Data shown>

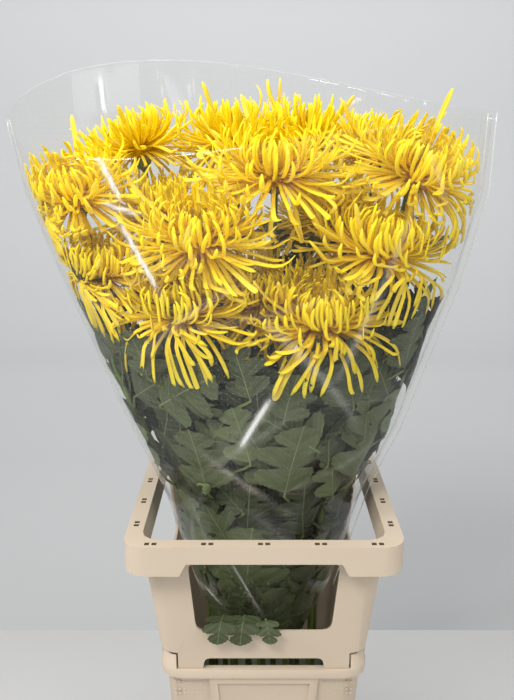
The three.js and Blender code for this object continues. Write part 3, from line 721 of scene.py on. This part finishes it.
def wall_leaf(skin, owner, angle, z, depth, length, lean, tilt, rng):
    """A blade that lies along the film."""
    at_x, at_y, _ = sleeve_at(np.array(float(z)))
    hypotenuse = math.hypot(at_x * math.sin(angle), at_y * math.cos(angle))
    widen = rng.uniform(0.88, 1.08)
    waves = phases(rng)
    arch = rng.uniform(1.0, 4.0)
    roll, hollow = rng.normal(0, 0.24), rng.uniform(0.02, 0.26)
    pressed = 1.8 + 1.8 * rng.rand()

    def place(u, v, height):
        side, up = u * length, v * length
        level = z + up * math.cos(lean) * 0.95 - side * math.sin(lean)
        around = (up * math.sin(lean) + side * math.cos(lean)) / hypotenuse
        wave = np.maximum(ripple(u, v, waves), -0.02) * length * 0.55
        inward = depth + tilt * v + arch * np.sin(math.pi * np.clip(v, 0, 1)) + wave
        inward = inward + hollow * np.abs(side) + roll * side
        # Near the film a blade is pressed flat, and never through it.
        room = PRESSED_FROM - pressed
        flat = pressed + room * np.exp((np.minimum(inward, PRESSED_FROM) - PRESSED_FROM) / room)
        return on_sleeve(angle + around, level, np.where(inward > PRESSED_FROM, inward, flat) - height)

    # Painted shade: blades deep in the bunch, and blades high up under the heads, are drawn darker.
    light = 0.4 * rng.rand() if depth > INNER_DEPTH else 0.4 + 0.6 * rng.rand()
    if z > UPPER_HEIGHT:
        light *= 0.5
    add_blade(skin, place, FINE_GRID, widen, light)
    base = place(np.array(0.0), np.array(0.01), 0.0)
    add_stalk(skin, at_height(owner, z - STALK_DROP), base, rng.rand())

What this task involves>
Return only the lines spanning from the first line of the material through the line with "pressed = 1.8 + 1.8 * rng.rand()", copied exactly, both ends kept.

Task response>
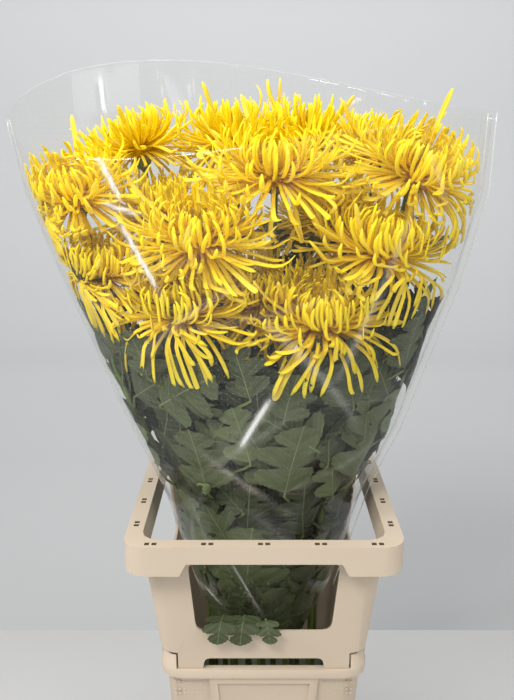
The three.js and Blender code for this object continues. Write part 3, from line 721 of scene.py on. This part finishes it.
def wall_leaf(skin, owner, angle, z, depth, length, lean, tilt, rng):
    """A blade that lies along the film."""
    at_x, at_y, _ = sleeve_at(np.array(float(z)))
    hypotenuse = math.hypot(at_x * math.sin(angle), at_y * math.cos(angle))
    widen = rng.uniform(0.88, 1.08)
    waves = phases(rng)
    arch = rng.uniform(1.0, 4.0)
    roll, hollow = rng.normal(0, 0.24), rng.uniform(0.02, 0.26)
    pressed = 1.8 + 1.8 * rng.rand()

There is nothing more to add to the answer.